A screen reader is capable of reading the content of a site out loud to those who either can't or would rather not read the text. As a feature, they allow people to look at all the headings on a page to jump to where they want to go.

The headings menu for Mac's VoiceOver tool

Well, each of the pages on my site use to have two level one headings: one was the page title, but the other was the website's title, "Auroratide". And that website title was the same on every single page. That would be pretty annoying to someone using a screen reader!

The change? Instead of using an <h1>, the site's title no longer uses a heading at all and is simply styled to look like one.

<a class="page-title" href="/">Auroratide</a>

Tip 29: alt attributes

Anchor for Tip 29: alt attributes

Images are fantastic, but not everyone can see them. Therefore, it is important each image has a suitable text replacement which can either be shown to someone or read aloud by a screen reader. This is called an image's alt attribute.

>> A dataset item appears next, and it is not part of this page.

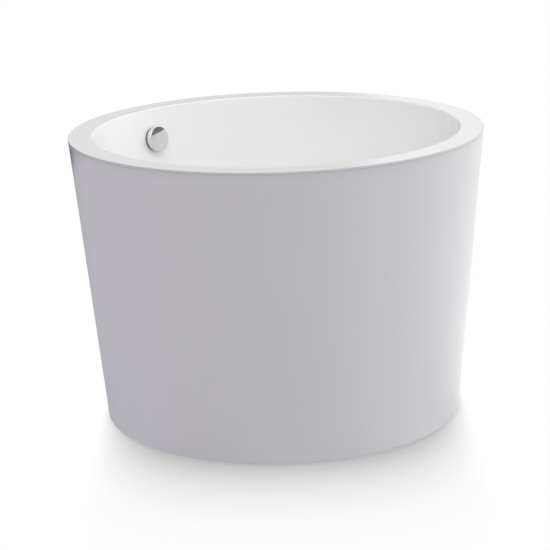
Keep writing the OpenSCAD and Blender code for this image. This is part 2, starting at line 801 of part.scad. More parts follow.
// The overflow's body is a cup behind the wall, with a spigot for the pipe and a gland for the cable
module overflow_body() {
    inside_w = cup_back_w + cup_wall;
    color(white_plastic) on_wall() difference() {
        union() {
            difference() {
                union() {
                    translate([0, 0, cup_back_w]) cylinder(r = cup_r, h = body_front_w - cup_back_w);
                    translate([0, 0, body_front_w - 3]) cylinder(r = body_lip_r, h = 3);
                    translate([0, 0, pipe_w]) rotate([90, 0, 0]) cylinder(r = spigot_r, h = -spigot_end_v);
                    translate([cable_x, 0, pipe_w]) rotate([90, 0, 0])
                        cylinder(r = gland_r, h = -gland_end_v);
                }
                translate([0, 0, inside_w]) cylinder(r = cup_r - cup_wall, h = -cup_back_w);
            }
            translate([0, 0, cup_back_w + 1]) cylinder(r = rosette_hub_r - 1, h = cup_wall + back_hub_l - 1);
            for (x = [-screw_x, screw_x]) translate([x, 0, cup_back_w + 1])
                cylinder(r = screw_boss_r, h = body_front_w - cup_back_w - 1);
        }
        translate([0, 0, inside_w]) cylinder(r = spindle_r + run_gap, h = -cup_back_w);
        for (x = [-screw_x, screw_x]) translate([x, 0, -screw_l - 1])
            cylinder(r = screw_r + run_gap, h = screw_l);
        translate([0, 0, pipe_w]) rotate([90, 0, 0]) {
            translate([0, 0, cup_r - 12]) cylinder(r = pipe_bore_r, h = -spigot_end_v);
            translate([0, 0, -spigot_end_v - socket_depth]) cylinder(r = socket_r, h = socket_depth + 1);
        }
        translate([cable_x, 0, pipe_w]) rotate([90, 0, 0]) {
            cylinder(r = wire_r, h = -gland_end_v);
            translate([0, 0, -gland_end_v - gland_bore]) cylinder(r = cable_r + run_gap, h = gland_bore + 1);
        }
    }
}

module overflow_nut() {
    color(grey_plastic) down_wall(0, spigot_end_v) pipe_nut();
}

module overflow_seal() {
    color(rubber) down_wall(0, spigot_end_v) pipe_seal();
}

module overflow_pipe() {
    color(white_plastic) wall_run(
        0, spigot_end_v + socket_depth, inlet_z, inlet_end_y - socket_depth, pipe_bend, pipe_r, pipe_bore_r);
}

module cable_sheath() {
    color(black_plastic) wall_run(
        cable_x, gland_end_v + gland_bore, cable_z, gland_end_y - gland_bore, cable_bend, cable_r, 0);
}

// A clip grips the pipe, which runs along Z through its origin, and the sheath at [x, y]
module clip(x, y) {
    reach = norm([x, y]);
    difference() {
        union() {
            cylinder(r = pipe_r + clip_t, h = clip_w);
            translate([x, y, 0]) cylinder(r = cable_r + clip_t, h = clip_w);
            rotate([0, 0, atan2(y, x)]) translate([0, -clip_t, 0]) cube([reach, 2 * clip_t, clip_w]);
        }
        translate([0, 0, -1]) cylinder(r = pipe_r + run_gap, h = clip_w + 2);
        translate([x, y, -1]) cylinder(r = cable_r + run_gap, h = clip_w + 2);
    }
}

module cable_clips() {
    color(grey_plastic) {
        for (v = wall_clip_vs) down_wall(0, v) clip(cable_x, 0);
        for (y = floor_clip_ys) along_y(0, y, inlet_z) clip(cable_x, inlet_z - cable_z);
    }
}

basin();
skirt();
rim_bond();
skirt_hoop();
base_board();
rail(-1);  // rail_left
rail(1);  // rail_right
rail_end_caps();
rail_screws();
rail_weld_nuts();
foot_lock_nuts();
for (i = [0 : 3]) {
    skirt_strap(corner_signs[i]);
    foot_stud(corner_signs[i]);
    foot_pad(corner_signs[i]);
}
strap_bolts();
hoop_screws();
drain_flange();
flange_gasket();
body_gasket();
waste_body();
inlet_nut();
inlet_seal();
drain_plug();
plug_stem();
plug_seal();
lift_lever();
lever_pin();
overflow_knob();
knob_grub_screw();
knob_spindle();
cable_drum();
overflow_rosette();
overflow_screws();
overflow_gasket();
overflow_body();
overflow_nut();
overflow_seal();
overflow_pipe();
cable_sheath();
cable_clips();
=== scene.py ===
"""Round free-standing bathtub: the looks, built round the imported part.

Lengths are in metres, with +Z up. The origin is on the floor under the middle, and the overflow is at +Y.
"""
import json
from math import atan2, ceil, cos, hypot, pi, radians, sin, sqrt, tan

import bmesh
import bpy
from mathutils import Matrix, Vector


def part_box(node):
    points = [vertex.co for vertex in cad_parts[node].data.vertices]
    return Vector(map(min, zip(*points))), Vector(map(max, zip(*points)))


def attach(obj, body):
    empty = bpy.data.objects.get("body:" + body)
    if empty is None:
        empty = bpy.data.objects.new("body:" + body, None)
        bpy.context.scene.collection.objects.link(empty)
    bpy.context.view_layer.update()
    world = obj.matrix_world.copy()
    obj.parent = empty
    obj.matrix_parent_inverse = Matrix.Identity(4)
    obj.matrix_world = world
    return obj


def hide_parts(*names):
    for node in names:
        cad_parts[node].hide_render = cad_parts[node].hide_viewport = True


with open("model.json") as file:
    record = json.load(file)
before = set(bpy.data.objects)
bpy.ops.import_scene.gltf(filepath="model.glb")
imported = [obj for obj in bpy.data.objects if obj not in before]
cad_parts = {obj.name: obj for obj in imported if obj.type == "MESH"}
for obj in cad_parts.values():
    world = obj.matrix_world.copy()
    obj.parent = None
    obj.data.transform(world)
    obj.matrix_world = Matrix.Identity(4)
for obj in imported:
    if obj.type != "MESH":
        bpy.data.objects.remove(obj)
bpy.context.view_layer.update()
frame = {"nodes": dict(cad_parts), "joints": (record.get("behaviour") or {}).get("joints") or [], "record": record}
MM = 0.001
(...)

Before finding this article, I had already audited every single image on my website to give them suitable text alternatives, but this point is so important I decided to bring it up anyway.

To write good alt text, imagine you are sharing an article with someone over the phone and need to describe the image to them with words. What you say is generally good alt text! For more on that, here's an article I had recently written:

Image Alt Text, the Way the Spec Intended It

Anchor for Tip 43: Include a skip link to bypass site navigation

Some people prefer to navigate a website entirely with a keyboard, pressing Tab to go from landmark to landmark.

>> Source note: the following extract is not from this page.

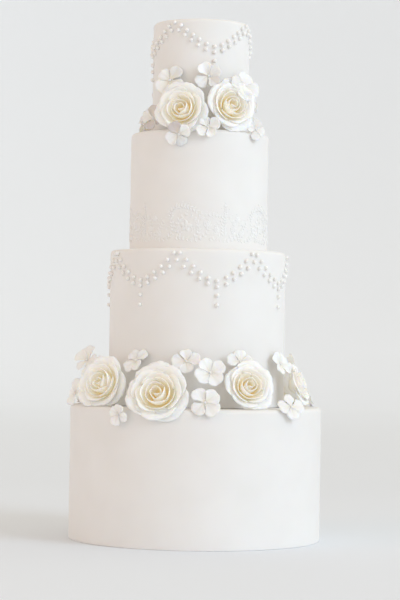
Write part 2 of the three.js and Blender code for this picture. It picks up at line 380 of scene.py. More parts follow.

Usually, pressing Tab on a page for the first time takes you to the very first link, which might be the site's title.

After the site's title are the navigation links.

And after that is the actual page's content.

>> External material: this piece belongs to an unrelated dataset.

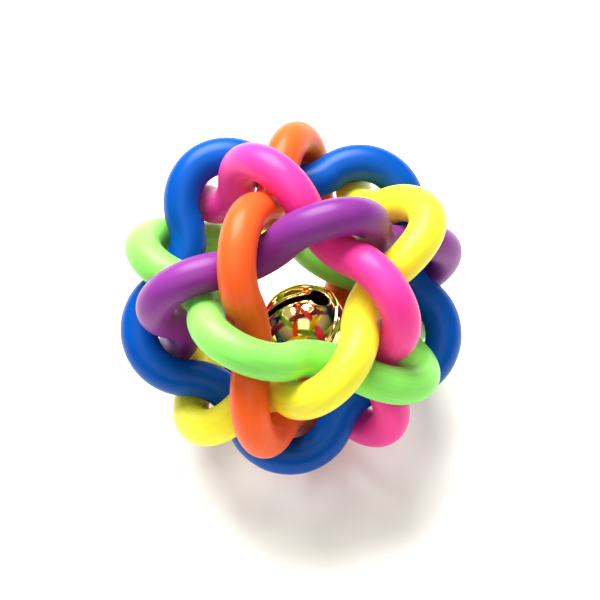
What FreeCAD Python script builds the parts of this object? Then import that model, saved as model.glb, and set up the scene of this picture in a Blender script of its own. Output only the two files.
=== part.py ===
"""Woven ring ball: six closed rubber rings linked over and under round a loose jingle bell.

Frame: +Z is up and the ball stands on three lobes at Z = 0, centred on the Z axis.
Every ring lies flat in its own plane.  It has five lobes, where it passes over its
neighbours, and five dips, where it passes under them.  The six ring axes are the six
five-fold axes of an icosahedron, so the ball looks the same from every ring's axis.
"""
import FreeCAD, Part

import math
import os

import Sketcher
from FreeCAD import Placement, Rotation, Vector

ORIGIN = Vector(0, 0, 0)
AXIS_X = Vector(1, 0, 0)
AXIS_Y = Vector(0, 1, 0)
AXIS_Z = Vector(0, 0, 1)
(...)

Now imagine hopping from page to page on a site, and every single time a new page is loaded you have to Tab through the entire navigation just to get to the content. Hence the skip link!

A skip link allows someone to bypass the navigation and get directly to the content. As such, it is generally the first focusable item.

A basic implementation links to a main element in the document, hiding the link off-screen until it becomes focused:

<a class="skip-link" href="#main">Skip to Content</a>
<main id="main"></main>
    .skip-link {
        position: absolute;
        left: -9999px;

    .skip-link:focus {
        top: 0;
        left: 0;

Here is my implementation of skip link on Github.

I remember the early 2000s where websites had itty bitty Times New Roman fonts. At the time I was also itty bitty and could read those fonts; nowadays, any time I encounter one of these relics of the past (almost always some .edu site), I struggle severely!

Today, the standard minimum font size is 16px.

For reference, this sentence is sized to 16px.

Before reading the accessibility tips, my website had a base font size of 18px, which is actually bigger than the minimum. However, I often make use of side text, stuff tangential to the main content but I feel is worth including. This side text uses a smaller font, which dipped it into a range smaller than 16px. Yikes!

This is side text!

As a result, I universally bumped all font sizes up so that now the smallest font possible is 16px, and the usual font is 20px. In fact, the universal increase was necessary since I like the aesthetic of a thin font, but using a thin font raises the size threshold in order to remain accessible.

The code change for this was not very bad since I make liberal use of CSS variables. Here is a full diff of the font change for those interested.

Tip 85: Don't forget the :visited state

Anchor for Tip 85: Don't forget the :visited state

You've probably seen this before if you've used the Google search engine: links you have been to are a different color from those that are new.

Don't ask why I was researching multiple time dimensions

Turns out I rely on this feature (more than I care to admit) to re-find pages I should have bookmarked! From an accessibility standpoint, differentiating visited links is especially important for those with memory impairment. And thankfully, all it takes is a couple lines of CSS!

a:visited {
    color: var(--skin-text-visited);

Prior, I had deliberately made all my links the same out of aesthetic preference. However, learning how this simple change could benefit a lot of people convinced me to apply the difference, and honestly I quite like it now.

Bonus Tip 101: People are not users

Anchor for Bonus Tip 101: People are not users

And finally, my favorite tip: Do not call people "users"!

At least for me, I get very different mental images when I think of users versus people. It's the difference between thinking of the website, or thinking of the face behind the website. I develop far more empathy for the latter, and ultimately empathy is at the core of accessibility.

Empathy is the core of accessibility.

This was just a list of five improvements I was able to make to my website from a list of 101 tips. Even if it's a bit much to read at once, I highly encourage you to at least bookmark Inclusivity Hub's article to reference when needed!